Tonight it brought me to my knees in thePortal... first in despair... then in prayer... and finally I kneel in truth through these words in service to you.

You see, I teach in order to learn. I have found that there is no greater motivation for teaching than self-inquiry. Most of the things that come forth through me I do not claim to be a master of. Far from it. I receive through the voice that is mine so that I might learn to listen.
Live your brilliance, I say to those around me. Trust in your unique genius... and in its inherent grace. Embrace humility courageously - enough to surrender your path while you SHiNE your light boldly forth... knowing that you are but a vessel for the evolution of a species...

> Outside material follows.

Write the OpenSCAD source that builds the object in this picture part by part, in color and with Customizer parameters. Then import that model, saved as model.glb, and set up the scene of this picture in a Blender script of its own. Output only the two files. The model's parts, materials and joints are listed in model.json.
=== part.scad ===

All these things I say to you.
Yet still, I am afraid.
And the louder my voice gets, the more afraid I become of the message that screams from my every cell.

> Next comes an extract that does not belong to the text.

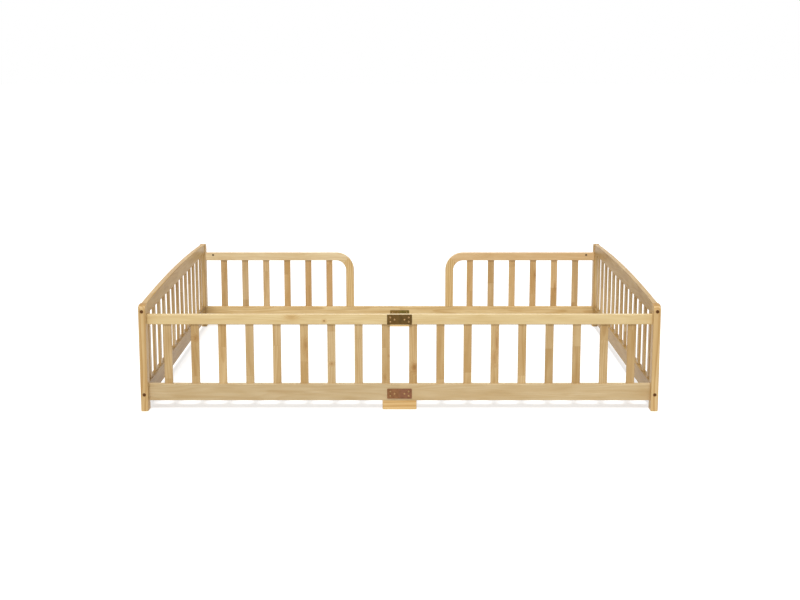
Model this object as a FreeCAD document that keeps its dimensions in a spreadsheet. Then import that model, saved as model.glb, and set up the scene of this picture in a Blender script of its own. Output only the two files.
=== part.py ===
import FreeCAD, Part
import Sketcher
import math
import os
import re

Vector = FreeCAD.Vector

# Toddler floor bed in solid pine: two arched end panels joined by a railed front and a
# back with an entrance between two short guards. +X runs along the bed, the front is -Y,
# and the origin lies on the floor at the middle of the bed. Lengths are in millimetres.

frontSlatsPerHalf = 9
guardSlats = 6
endSlats = 13

drivingSizes = {
    # the whole frame
    "bedLength": 1980,              # over the outer faces of the stiles
    "bedWidth": 1476,               # over the front and back edges of the stiles
    # end panels
    "stileThickness": 28,
    "stileWidth": 45,
    "stileHeight": 415,
    "stileCornerRadius": 20,        # outer top corner of each stile
    "stileRounding": 4,             # eased edges of the stiles
    "endRailThickness": 21,
    "endRailHeight": 45,            # of the arched rail, at its ends
    "archRise": 17,                 # crown of the arch over its ends
    # fence rails at the front and the back
    "floorGap": 36,                 # floor to the lower edge of every bottom rail
    "bottomRailHeight": 66,
    "topRailHeight": 39,            # also the width of the guard uprights
    "fenceDrop": 41,                # top of the stiles to the upper edge of the top rails
    "fenceRailThickness": 20,
    "edgeRounding": 3,
    "entranceWidth": 454,
    "guardCornerRadius": 88,        # outer radius of the bent guard corner
    # slats and their mortises
    "slatWidth": 31,
    "slatThickness": 10,
    "slatEase": 1.2,                # chamfer along the slats' edges
    "mortiseDepth": 6,
    "mortisePlay": 0.2,
    "frontSlatMargin": 76,          # stile to the middle of the first front slat
    "guardSlatMargin": 90.5,        # stile to the middle of the first guard slat
    "uprightSlatMargin": 83,        # upright to the middle of the last guard slat
    "endSlatMargin": 75,            # stile to the middle of the first end slat
    # splice plates over the middle joints
    "plateLength": 95,
    "plateHeight": 39,
    "plateThickness": 2,
    "plateCornerRadius": 3,
    "lowerPlateLift": 8,            # lower edge of the bottom rail to the plate
    "outerScrewSpread": 70,         # between the pairs of screws at the plate's ends
    "innerScrewSpread": 38,         # between the two screws at mid-height
    "screwStack": 17,               # between the screws of one pair
    "screwDiameter": 3.5,
    "screwHeadDiameter": 7,
    "screwHeadHeight": 2,
    "screwLength": 14,
    "screwPlay": 0.1,
    # middle feet
    "footLength": 131,
    "footDowelSpread": 90,
    "footRounding": 2.5,
    # knock-down fittings
    "boltDiameter": 6,
    "boltPlay": 0.5,
    "boltHeadDiameter": 12,
    "boltHeadHeight": 5,
    "boltSocket": 4,                # across the flats of the hexagon socket
    "boltOvershoot": 8,             # end of the bolt beyond the barrel nut's axis
    "counterboreDiameter": 14,
    "counterboreDepth": 8,
    "nutDiameter": 10,
    "nutLength": 14,
    "nutSetback": 38,               # end of a rail to the axis of its barrel nut
    "nutPlay": 0.1,
    "dowelDiameter": 8,
    "dowelLength": 30,
    "topBoltShare": 0.7,            # heights of the fittings, as a share of the rail's height
    "topDowelShare": 0.24,
    "lowBoltShare": 0.2,
    "lowDowelShare": 0.64,
    "endBoltShare": 0.44,
    "endDowelShare": 0.85,
}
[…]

SHiNE teaches me too. This could be more accurately said:
SHiNE teaches me to.
(Read that closely. It's a small, but deeply relevant distinction in language.)

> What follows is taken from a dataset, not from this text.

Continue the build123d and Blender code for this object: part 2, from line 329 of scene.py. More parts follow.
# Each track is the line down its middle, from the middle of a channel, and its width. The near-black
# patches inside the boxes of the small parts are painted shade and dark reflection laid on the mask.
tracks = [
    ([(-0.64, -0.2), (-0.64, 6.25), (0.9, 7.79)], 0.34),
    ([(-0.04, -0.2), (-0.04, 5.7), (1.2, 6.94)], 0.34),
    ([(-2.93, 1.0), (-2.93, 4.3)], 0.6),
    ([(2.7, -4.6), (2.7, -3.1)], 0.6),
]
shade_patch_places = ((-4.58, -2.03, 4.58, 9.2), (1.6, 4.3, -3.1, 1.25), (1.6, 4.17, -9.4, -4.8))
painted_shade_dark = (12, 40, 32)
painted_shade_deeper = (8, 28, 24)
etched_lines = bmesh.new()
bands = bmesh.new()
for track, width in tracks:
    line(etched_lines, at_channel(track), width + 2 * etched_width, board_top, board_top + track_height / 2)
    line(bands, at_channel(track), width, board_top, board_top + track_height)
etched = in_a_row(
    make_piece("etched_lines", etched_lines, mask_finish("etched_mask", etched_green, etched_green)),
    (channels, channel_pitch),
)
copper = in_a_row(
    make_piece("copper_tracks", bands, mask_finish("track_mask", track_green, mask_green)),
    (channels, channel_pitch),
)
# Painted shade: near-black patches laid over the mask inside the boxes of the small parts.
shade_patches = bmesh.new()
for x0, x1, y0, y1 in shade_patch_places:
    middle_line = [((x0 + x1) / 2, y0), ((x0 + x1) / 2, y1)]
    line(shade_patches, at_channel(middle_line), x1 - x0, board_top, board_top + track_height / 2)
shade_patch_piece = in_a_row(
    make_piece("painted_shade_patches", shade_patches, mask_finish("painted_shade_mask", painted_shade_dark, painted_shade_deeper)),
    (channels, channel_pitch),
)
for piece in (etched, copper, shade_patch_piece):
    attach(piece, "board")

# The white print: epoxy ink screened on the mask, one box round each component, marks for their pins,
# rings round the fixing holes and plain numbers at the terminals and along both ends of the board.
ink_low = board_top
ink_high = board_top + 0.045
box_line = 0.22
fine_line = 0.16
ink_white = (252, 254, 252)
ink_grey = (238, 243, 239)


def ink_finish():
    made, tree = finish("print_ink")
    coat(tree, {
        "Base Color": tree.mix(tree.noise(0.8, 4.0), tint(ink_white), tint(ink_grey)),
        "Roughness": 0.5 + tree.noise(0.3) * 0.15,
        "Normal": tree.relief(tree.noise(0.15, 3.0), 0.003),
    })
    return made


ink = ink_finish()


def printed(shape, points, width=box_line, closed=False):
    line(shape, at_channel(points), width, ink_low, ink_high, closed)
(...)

I have many inspirations throughout each day that I could share with you as blog postings. Yet, I find any excuse not to. This or that idea is too undeveloped... those old journal entries are too much to mess with... there is not time in the day... or, sometimes my excuse is immediately transparent with truth: what if I have no idea what I am talking about... what then? It's better not to take such a chance, yes?

You see, but none of this is about the value of my blog postings, the book I want to write, or any objective I might point to. It's about me believing in myself. It's about knowing that, in the end,
my choice to share my brilliance (aka: my way of being in the world) has nothing to do with being good enough for you, for me, or for anyone else. It has everything to do with latching on to the inspirations that strike my heart and mind and riding them to a place that transcends the good opinion of others. How can it be authentic and pure when it is first weighed on the scales of who will and will not agree... like it... or pay good money? Not the point, you see. All brilliance exists in order to shed light so that others might see better. What they feel about what they do or do not see is not the point of the light that we shine... we share perspectives not to seek validation, but in order that we all might become more clear. And we learn to be okay with the fact that clarity has infinite interpretations.

And so as I rested on the earth in prostration tonight, I realized via my body's choice of posture...
SHiNE is a way of being that invites communion at the innermost altar. It is being and doing in a manner that confirms the true expression of who I really am in my highest expression of self... that which I source from within. To truly live with such a passion for self-integrity at all costs requires courage. And courage means moving forward in spite of fear. Movement must exist... and movement along the path of self-actualization causes fear to rise to the surface, revealing more of me. In this way, fear becomes an ally to let us know that we are honoring the nudge from within. In fact, fear should never be hidden. It is meant to be called by name and dispelled through action. I believe that fear is just a buffer that exists between unexpressed brilliance and the outside world. And thus, it must move in order that you might do the same.

And so tonight, I make peace. I am grateful for my fear... as it always leads to the shadowy spaces within.

And those shadows... seductive in their story-telling though they might seem... well, they are nothing more than a signal that there is light present somewhere nearby. You only need shift your gaze slightly to see that which stands between the brilliance and that darkness reflected on the other side. What is in the way of the light is you... it is only ever you. And that's the good news. Ah yes, that is very good news indeed.